SOURCE EXCERPT:
::::::

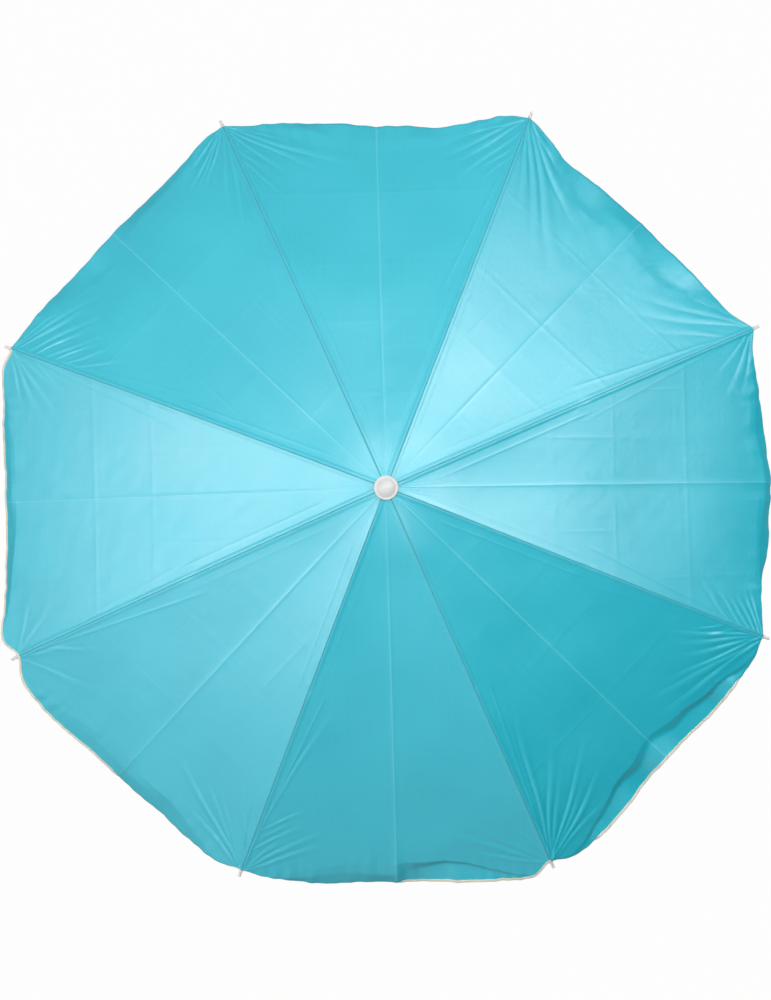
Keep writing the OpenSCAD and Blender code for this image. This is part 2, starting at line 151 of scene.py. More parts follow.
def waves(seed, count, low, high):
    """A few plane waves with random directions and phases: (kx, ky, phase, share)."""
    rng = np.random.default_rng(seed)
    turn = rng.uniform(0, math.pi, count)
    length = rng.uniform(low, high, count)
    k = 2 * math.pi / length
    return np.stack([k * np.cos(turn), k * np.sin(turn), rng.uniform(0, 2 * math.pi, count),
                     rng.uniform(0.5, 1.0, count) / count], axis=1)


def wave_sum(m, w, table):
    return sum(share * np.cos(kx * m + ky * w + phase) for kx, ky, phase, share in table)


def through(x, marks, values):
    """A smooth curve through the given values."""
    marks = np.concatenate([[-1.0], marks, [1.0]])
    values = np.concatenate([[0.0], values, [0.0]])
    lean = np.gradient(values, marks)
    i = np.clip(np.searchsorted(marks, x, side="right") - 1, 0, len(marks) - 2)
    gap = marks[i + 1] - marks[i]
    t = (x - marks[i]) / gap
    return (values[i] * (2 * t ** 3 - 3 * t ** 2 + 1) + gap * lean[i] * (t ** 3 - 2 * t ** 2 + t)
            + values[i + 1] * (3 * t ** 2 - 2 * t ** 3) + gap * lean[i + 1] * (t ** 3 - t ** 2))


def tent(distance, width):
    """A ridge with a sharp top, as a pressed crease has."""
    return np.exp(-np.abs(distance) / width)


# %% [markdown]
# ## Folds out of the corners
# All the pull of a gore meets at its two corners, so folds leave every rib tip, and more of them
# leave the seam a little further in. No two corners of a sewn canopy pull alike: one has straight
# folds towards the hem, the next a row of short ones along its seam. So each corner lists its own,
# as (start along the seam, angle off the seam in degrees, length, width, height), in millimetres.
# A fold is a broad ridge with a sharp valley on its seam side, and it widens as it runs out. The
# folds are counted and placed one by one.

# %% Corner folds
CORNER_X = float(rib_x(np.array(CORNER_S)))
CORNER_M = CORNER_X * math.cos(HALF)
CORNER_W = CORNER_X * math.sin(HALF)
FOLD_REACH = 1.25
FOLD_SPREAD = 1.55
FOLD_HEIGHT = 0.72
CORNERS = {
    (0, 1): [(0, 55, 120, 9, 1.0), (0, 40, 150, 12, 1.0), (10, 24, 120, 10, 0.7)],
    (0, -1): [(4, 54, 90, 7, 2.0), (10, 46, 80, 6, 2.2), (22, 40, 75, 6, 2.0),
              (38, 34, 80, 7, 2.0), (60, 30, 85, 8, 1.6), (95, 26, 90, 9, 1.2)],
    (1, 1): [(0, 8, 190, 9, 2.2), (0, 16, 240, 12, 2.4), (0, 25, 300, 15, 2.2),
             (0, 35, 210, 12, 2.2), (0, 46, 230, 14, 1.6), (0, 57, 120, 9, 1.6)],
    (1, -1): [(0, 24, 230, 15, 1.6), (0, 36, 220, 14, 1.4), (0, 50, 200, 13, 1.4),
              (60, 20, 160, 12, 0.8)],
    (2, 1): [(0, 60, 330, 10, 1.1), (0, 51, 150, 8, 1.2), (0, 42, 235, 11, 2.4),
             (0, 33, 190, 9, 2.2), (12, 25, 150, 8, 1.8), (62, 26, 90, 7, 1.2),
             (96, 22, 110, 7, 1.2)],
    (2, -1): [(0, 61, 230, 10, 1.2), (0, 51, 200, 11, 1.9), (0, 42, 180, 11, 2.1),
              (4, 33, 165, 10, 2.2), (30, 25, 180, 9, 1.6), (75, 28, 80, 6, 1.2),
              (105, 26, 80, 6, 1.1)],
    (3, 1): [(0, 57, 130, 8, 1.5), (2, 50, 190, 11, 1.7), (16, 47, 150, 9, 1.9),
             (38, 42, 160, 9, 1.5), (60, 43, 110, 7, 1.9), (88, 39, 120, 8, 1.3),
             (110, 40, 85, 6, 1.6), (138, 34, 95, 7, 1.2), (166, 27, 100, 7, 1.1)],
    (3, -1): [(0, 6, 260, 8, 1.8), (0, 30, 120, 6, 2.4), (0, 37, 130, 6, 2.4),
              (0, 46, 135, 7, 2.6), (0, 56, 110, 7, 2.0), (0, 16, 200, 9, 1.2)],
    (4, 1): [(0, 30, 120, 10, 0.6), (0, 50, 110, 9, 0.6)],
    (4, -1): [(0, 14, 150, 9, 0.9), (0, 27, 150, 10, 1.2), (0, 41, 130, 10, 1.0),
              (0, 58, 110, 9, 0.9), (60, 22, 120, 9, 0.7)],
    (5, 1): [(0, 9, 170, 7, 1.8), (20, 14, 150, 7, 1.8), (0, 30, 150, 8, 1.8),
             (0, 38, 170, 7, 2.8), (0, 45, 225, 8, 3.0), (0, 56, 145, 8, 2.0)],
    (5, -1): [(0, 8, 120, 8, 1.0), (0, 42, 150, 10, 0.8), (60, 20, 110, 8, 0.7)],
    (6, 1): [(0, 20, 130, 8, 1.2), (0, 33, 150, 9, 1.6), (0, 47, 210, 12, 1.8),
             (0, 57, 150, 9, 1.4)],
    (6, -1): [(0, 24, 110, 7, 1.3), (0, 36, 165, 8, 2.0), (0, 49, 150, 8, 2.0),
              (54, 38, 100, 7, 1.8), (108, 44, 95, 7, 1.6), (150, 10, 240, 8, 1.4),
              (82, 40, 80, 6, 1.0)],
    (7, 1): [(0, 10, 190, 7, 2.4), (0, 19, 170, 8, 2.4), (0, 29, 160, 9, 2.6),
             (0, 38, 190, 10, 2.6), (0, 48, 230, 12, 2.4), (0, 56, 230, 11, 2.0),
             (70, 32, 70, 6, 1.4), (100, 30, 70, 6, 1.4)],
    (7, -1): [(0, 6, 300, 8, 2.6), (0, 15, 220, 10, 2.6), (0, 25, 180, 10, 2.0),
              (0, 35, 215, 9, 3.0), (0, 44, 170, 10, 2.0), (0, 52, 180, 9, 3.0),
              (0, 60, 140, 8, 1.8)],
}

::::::

DO THIS:
Word for word, quote all of the data above.

RESULT:
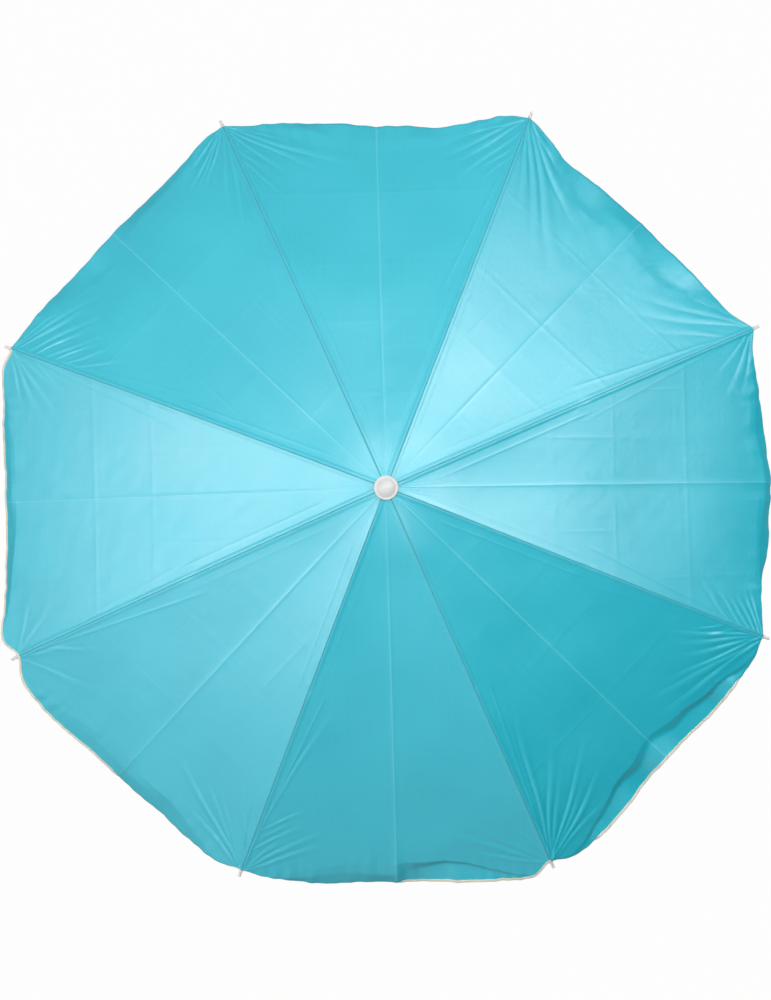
Keep writing the OpenSCAD and Blender code for this image. This is part 2, starting at line 151 of scene.py. More parts follow.
def waves(seed, count, low, high):
    """A few plane waves with random directions and phases: (kx, ky, phase, share)."""
    rng = np.random.default_rng(seed)
    turn = rng.uniform(0, math.pi, count)
    length = rng.uniform(low, high, count)
    k = 2 * math.pi / length
    return np.stack([k * np.cos(turn), k * np.sin(turn), rng.uniform(0, 2 * math.pi, count),
                     rng.uniform(0.5, 1.0, count) / count], axis=1)


def wave_sum(m, w, table):
    return sum(share * np.cos(kx * m + ky * w + phase) for kx, ky, phase, share in table)


def through(x, marks, values):
    """A smooth curve through the given values."""
    marks = np.concatenate([[-1.0], marks, [1.0]])
    values = np.concatenate([[0.0], values, [0.0]])
    lean = np.gradient(values, marks)
    i = np.clip(np.searchsorted(marks, x, side="right") - 1, 0, len(marks) - 2)
    gap = marks[i + 1] - marks[i]
    t = (x - marks[i]) / gap
    return (values[i] * (2 * t ** 3 - 3 * t ** 2 + 1) + gap * lean[i] * (t ** 3 - 2 * t ** 2 + t)
            + values[i + 1] * (3 * t ** 2 - 2 * t ** 3) + gap * lean[i + 1] * (t ** 3 - t ** 2))


def tent(distance, width):
    """A ridge with a sharp top, as a pressed crease has."""
    return np.exp(-np.abs(distance) / width)


# %% [markdown]
# ## Folds out of the corners
# All the pull of a gore meets at its two corners, so folds leave every rib tip, and more of them
# leave the seam a little further in. No two corners of a sewn canopy pull alike: one has straight
# folds towards the hem, the next a row of short ones along its seam. So each corner lists its own,
# as (start along the seam, angle off the seam in degrees, length, width, height), in millimetres.
# A fold is a broad ridge with a sharp valley on its seam side, and it widens as it runs out. The
# folds are counted and placed one by one.

# %% Corner folds
CORNER_X = float(rib_x(np.array(CORNER_S)))
CORNER_M = CORNER_X * math.cos(HALF)
CORNER_W = CORNER_X * math.sin(HALF)
FOLD_REACH = 1.25
FOLD_SPREAD = 1.55
FOLD_HEIGHT = 0.72
CORNERS = {
    (0, 1): [(0, 55, 120, 9, 1.0), (0, 40, 150, 12, 1.0), (10, 24, 120, 10, 0.7)],
    (0, -1): [(4, 54, 90, 7, 2.0), (10, 46, 80, 6, 2.2), (22, 40, 75, 6, 2.0),
              (38, 34, 80, 7, 2.0), (60, 30, 85, 8, 1.6), (95, 26, 90, 9, 1.2)],
    (1, 1): [(0, 8, 190, 9, 2.2), (0, 16, 240, 12, 2.4), (0, 25, 300, 15, 2.2),
             (0, 35, 210, 12, 2.2), (0, 46, 230, 14, 1.6), (0, 57, 120, 9, 1.6)],
    (1, -1): [(0, 24, 230, 15, 1.6), (0, 36, 220, 14, 1.4), (0, 50, 200, 13, 1.4),
              (60, 20, 160, 12, 0.8)],
    (2, 1): [(0, 60, 330, 10, 1.1), (0, 51, 150, 8, 1.2), (0, 42, 235, 11, 2.4),
             (0, 33, 190, 9, 2.2), (12, 25, 150, 8, 1.8), (62, 26, 90, 7, 1.2),
             (96, 22, 110, 7, 1.2)],
    (2, -1): [(0, 61, 230, 10, 1.2), (0, 51, 200, 11, 1.9), (0, 42, 180, 11, 2.1),
              (4, 33, 165, 10, 2.2), (30, 25, 180, 9, 1.6), (75, 28, 80, 6, 1.2),
              (105, 26, 80, 6, 1.1)],
    (3, 1): [(0, 57, 130, 8, 1.5), (2, 50, 190, 11, 1.7), (16, 47, 150, 9, 1.9),
             (38, 42, 160, 9, 1.5), (60, 43, 110, 7, 1.9), (88, 39, 120, 8, 1.3),
             (110, 40, 85, 6, 1.6), (138, 34, 95, 7, 1.2), (166, 27, 100, 7, 1.1)],
    (3, -1): [(0, 6, 260, 8, 1.8), (0, 30, 120, 6, 2.4), (0, 37, 130, 6, 2.4),
              (0, 46, 135, 7, 2.6), (0, 56, 110, 7, 2.0), (0, 16, 200, 9, 1.2)],
    (4, 1): [(0, 30, 120, 10, 0.6), (0, 50, 110, 9, 0.6)],
    (4, -1): [(0, 14, 150, 9, 0.9), (0, 27, 150, 10, 1.2), (0, 41, 130, 10, 1.0),
              (0, 58, 110, 9, 0.9), (60, 22, 120, 9, 0.7)],
    (5, 1): [(0, 9, 170, 7, 1.8), (20, 14, 150, 7, 1.8), (0, 30, 150, 8, 1.8),
             (0, 38, 170, 7, 2.8), (0, 45, 225, 8, 3.0), (0, 56, 145, 8, 2.0)],
    (5, -1): [(0, 8, 120, 8, 1.0), (0, 42, 150, 10, 0.8), (60, 20, 110, 8, 0.7)],
    (6, 1): [(0, 20, 130, 8, 1.2), (0, 33, 150, 9, 1.6), (0, 47, 210, 12, 1.8),
             (0, 57, 150, 9, 1.4)],
    (6, -1): [(0, 24, 110, 7, 1.3), (0, 36, 165, 8, 2.0), (0, 49, 150, 8, 2.0),
              (54, 38, 100, 7, 1.8), (108, 44, 95, 7, 1.6), (150, 10, 240, 8, 1.4),
              (82, 40, 80, 6, 1.0)],
    (7, 1): [(0, 10, 190, 7, 2.4), (0, 19, 170, 8, 2.4), (0, 29, 160, 9, 2.6),
             (0, 38, 190, 10, 2.6), (0, 48, 230, 12, 2.4), (0, 56, 230, 11, 2.0),
             (70, 32, 70, 6, 1.4), (100, 30, 70, 6, 1.4)],
    (7, -1): [(0, 6, 300, 8, 2.6), (0, 15, 220, 10, 2.6), (0, 25, 180, 10, 2.0),
              (0, 35, 215, 9, 3.0), (0, 44, 170, 10, 2.0), (0, 52, 180, 9, 3.0),
              (0, 60, 140, 8, 1.8)],
}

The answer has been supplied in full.